• **Available records**:

(begin)

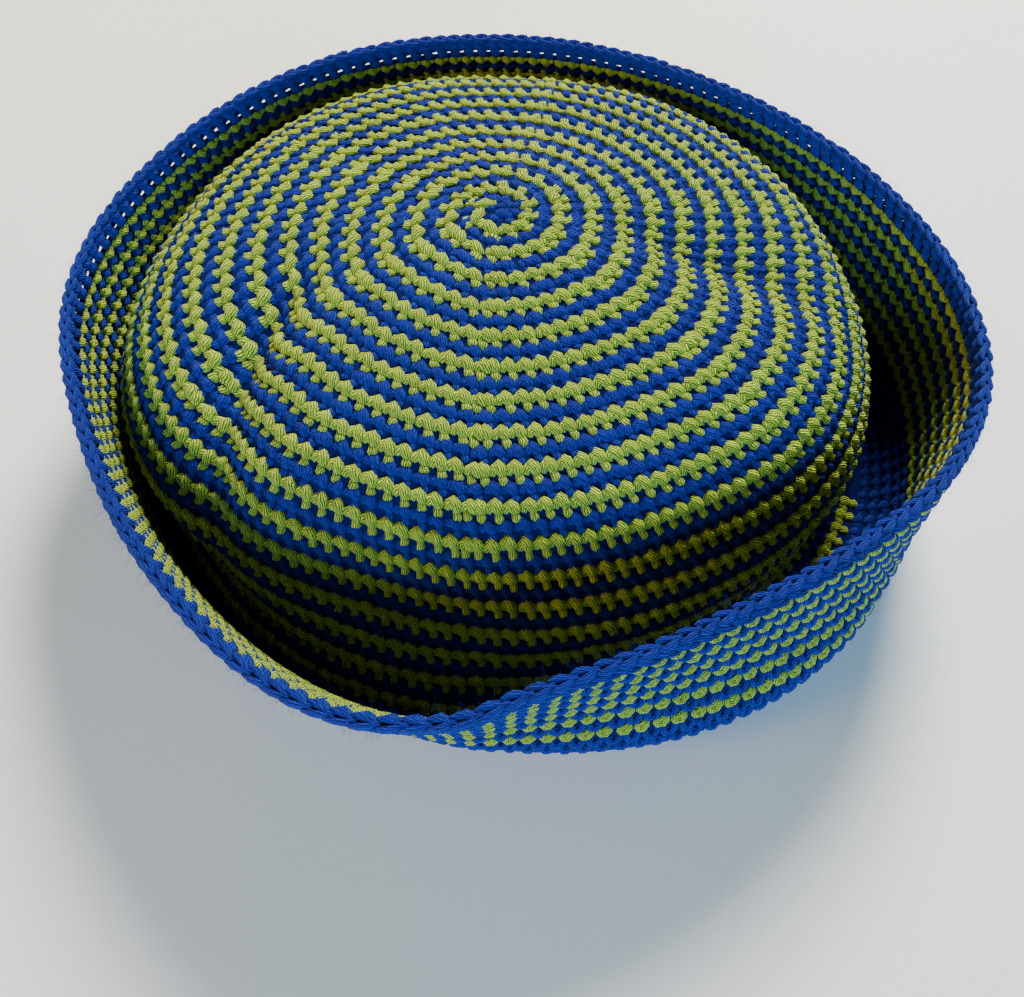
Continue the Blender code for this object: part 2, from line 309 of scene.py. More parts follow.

(end)
(begin)

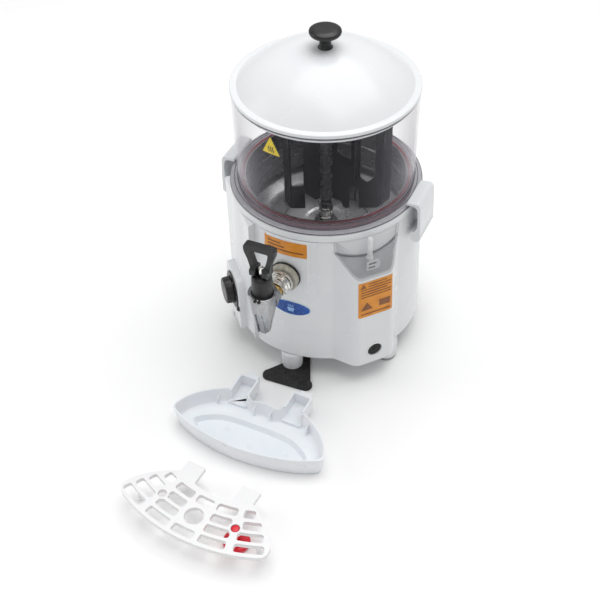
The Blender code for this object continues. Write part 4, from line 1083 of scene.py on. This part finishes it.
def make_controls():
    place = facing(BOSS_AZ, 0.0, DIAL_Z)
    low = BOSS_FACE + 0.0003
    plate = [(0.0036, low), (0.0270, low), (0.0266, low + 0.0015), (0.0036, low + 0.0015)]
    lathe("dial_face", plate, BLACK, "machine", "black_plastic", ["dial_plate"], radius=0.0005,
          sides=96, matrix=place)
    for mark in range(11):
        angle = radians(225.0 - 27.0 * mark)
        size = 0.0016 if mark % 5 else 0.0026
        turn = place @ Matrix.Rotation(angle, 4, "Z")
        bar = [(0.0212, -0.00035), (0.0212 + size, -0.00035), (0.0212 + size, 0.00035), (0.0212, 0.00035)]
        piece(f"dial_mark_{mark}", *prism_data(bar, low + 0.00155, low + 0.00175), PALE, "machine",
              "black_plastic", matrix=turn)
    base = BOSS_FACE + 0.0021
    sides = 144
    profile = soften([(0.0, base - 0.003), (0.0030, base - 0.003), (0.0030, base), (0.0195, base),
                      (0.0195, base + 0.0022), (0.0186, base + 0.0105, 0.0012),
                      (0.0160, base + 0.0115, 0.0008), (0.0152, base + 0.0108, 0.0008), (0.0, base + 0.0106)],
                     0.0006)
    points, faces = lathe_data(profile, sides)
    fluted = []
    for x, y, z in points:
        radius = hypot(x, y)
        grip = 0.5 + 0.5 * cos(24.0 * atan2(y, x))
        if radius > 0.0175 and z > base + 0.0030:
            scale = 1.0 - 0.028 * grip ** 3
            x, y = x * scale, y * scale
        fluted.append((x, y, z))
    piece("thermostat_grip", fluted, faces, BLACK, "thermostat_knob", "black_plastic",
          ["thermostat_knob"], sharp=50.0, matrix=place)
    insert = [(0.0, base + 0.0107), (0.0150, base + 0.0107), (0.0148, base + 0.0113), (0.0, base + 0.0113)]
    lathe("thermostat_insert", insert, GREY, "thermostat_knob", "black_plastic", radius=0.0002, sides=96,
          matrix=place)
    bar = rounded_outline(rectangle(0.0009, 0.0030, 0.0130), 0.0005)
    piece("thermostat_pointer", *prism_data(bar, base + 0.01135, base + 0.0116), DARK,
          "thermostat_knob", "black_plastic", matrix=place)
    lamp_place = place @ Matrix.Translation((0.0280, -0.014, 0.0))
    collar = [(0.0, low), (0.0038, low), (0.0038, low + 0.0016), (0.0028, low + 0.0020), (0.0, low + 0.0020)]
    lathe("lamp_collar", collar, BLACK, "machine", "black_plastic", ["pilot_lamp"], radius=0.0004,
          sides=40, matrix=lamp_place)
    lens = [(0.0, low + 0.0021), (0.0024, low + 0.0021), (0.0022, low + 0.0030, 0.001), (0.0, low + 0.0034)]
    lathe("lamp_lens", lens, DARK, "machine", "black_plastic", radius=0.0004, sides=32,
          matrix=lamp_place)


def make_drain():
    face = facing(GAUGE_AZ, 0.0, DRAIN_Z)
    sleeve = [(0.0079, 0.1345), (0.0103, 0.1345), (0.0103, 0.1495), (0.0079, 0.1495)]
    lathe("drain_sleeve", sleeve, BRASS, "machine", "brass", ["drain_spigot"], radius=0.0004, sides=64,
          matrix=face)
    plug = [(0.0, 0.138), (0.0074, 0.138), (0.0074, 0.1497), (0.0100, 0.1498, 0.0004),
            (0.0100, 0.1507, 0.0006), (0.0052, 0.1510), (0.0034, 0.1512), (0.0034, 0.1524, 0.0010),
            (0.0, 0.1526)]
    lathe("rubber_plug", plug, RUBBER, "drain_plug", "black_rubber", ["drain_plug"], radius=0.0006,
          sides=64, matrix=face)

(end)
(begin)

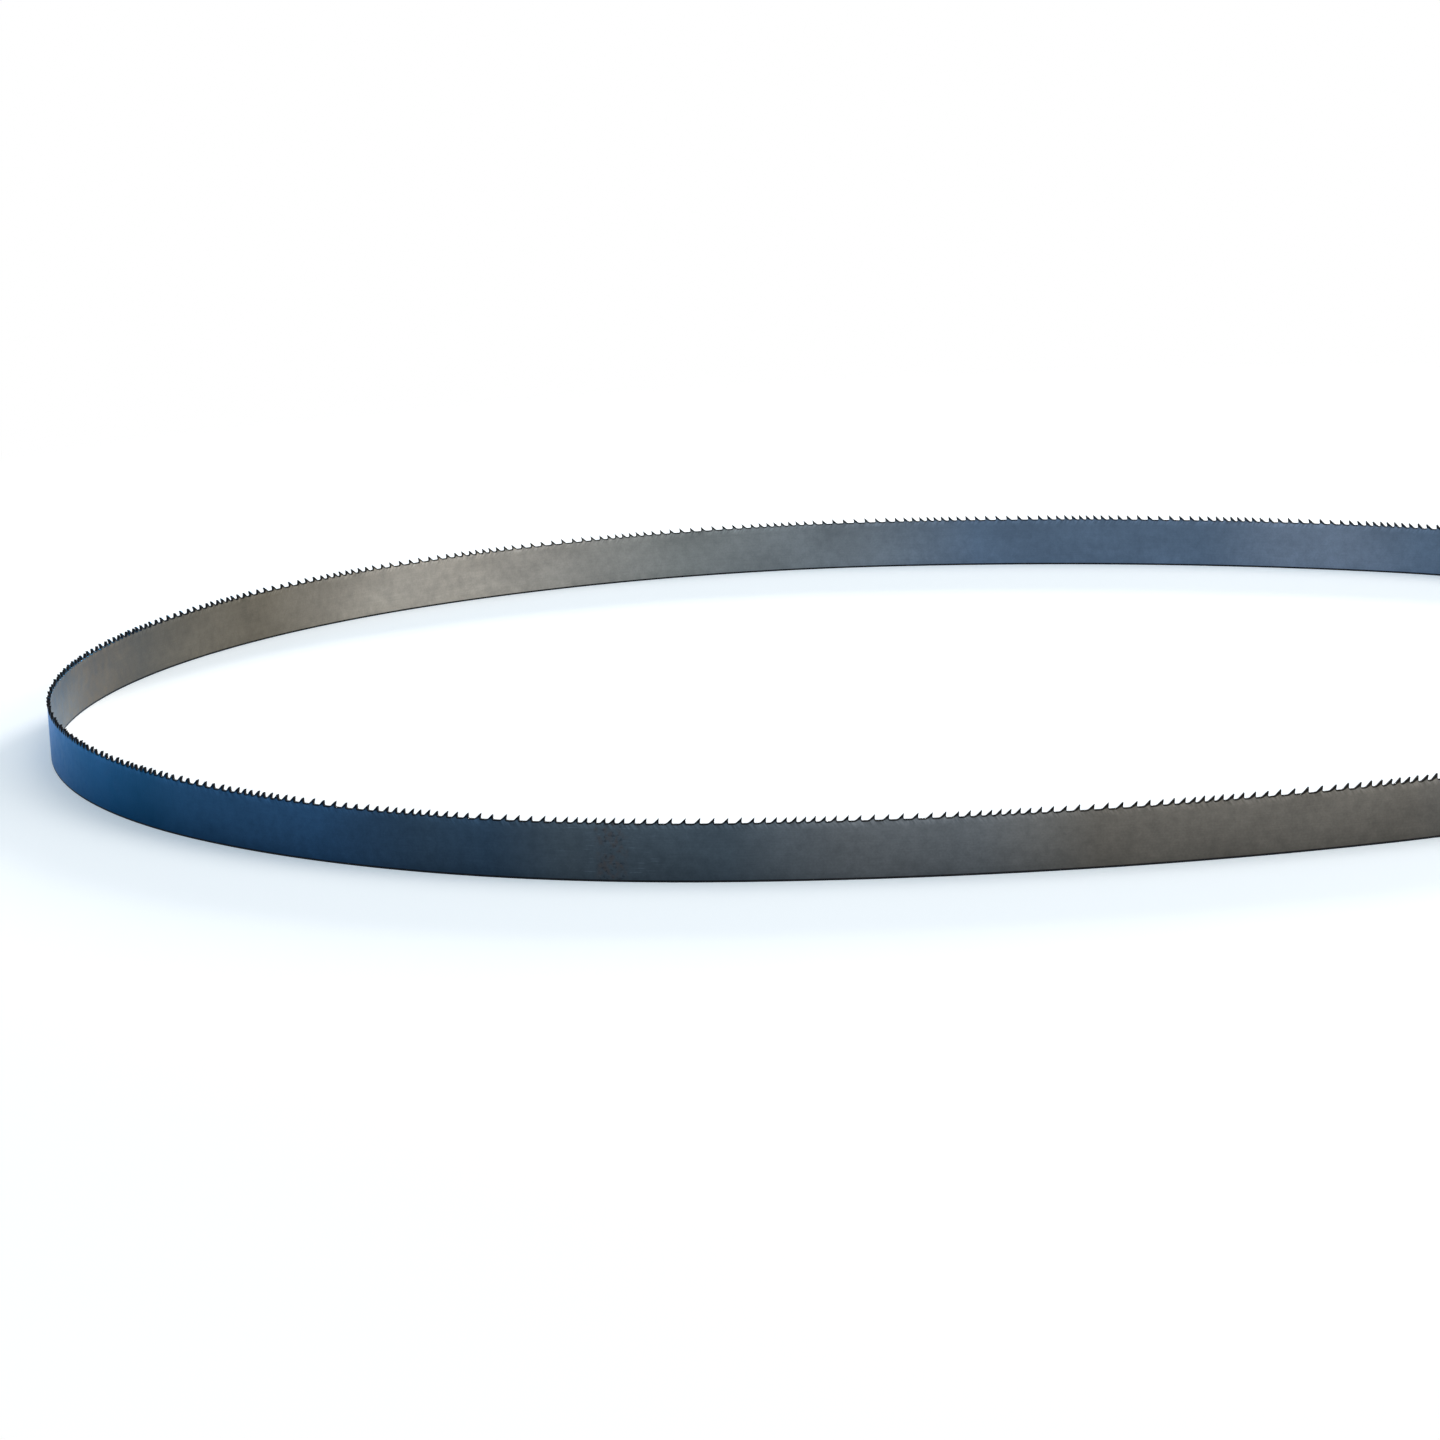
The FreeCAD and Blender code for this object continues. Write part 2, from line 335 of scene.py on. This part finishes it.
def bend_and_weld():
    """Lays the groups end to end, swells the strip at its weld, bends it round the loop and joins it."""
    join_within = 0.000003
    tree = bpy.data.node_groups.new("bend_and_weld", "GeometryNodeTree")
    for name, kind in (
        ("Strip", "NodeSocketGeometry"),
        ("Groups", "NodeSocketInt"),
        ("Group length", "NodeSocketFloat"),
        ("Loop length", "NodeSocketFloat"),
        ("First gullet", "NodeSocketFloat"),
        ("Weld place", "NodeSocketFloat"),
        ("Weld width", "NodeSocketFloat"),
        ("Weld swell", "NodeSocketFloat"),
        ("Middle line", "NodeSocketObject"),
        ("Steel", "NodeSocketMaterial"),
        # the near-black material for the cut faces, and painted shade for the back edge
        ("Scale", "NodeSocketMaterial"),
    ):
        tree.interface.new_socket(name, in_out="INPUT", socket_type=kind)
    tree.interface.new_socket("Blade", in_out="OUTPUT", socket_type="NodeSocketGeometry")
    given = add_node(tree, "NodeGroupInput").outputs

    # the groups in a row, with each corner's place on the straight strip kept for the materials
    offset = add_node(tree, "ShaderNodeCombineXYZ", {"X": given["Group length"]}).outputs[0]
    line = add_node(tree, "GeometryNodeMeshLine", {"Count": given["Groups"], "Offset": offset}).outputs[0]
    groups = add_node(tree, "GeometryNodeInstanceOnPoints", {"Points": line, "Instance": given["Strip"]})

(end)

• **What you have to do**:
Return the lines of the records that include the string "from".

• **Complete answer**:
Continue the Blender code for this object: part 2, from line 309 of scene.py. More parts follow.
The Blender code for this object continues. Write part 4, from line 1083 of scene.py on. This part finishes it.
The FreeCAD and Blender code for this object continues. Write part 2, from line 335 of scene.py on. This part finishes it.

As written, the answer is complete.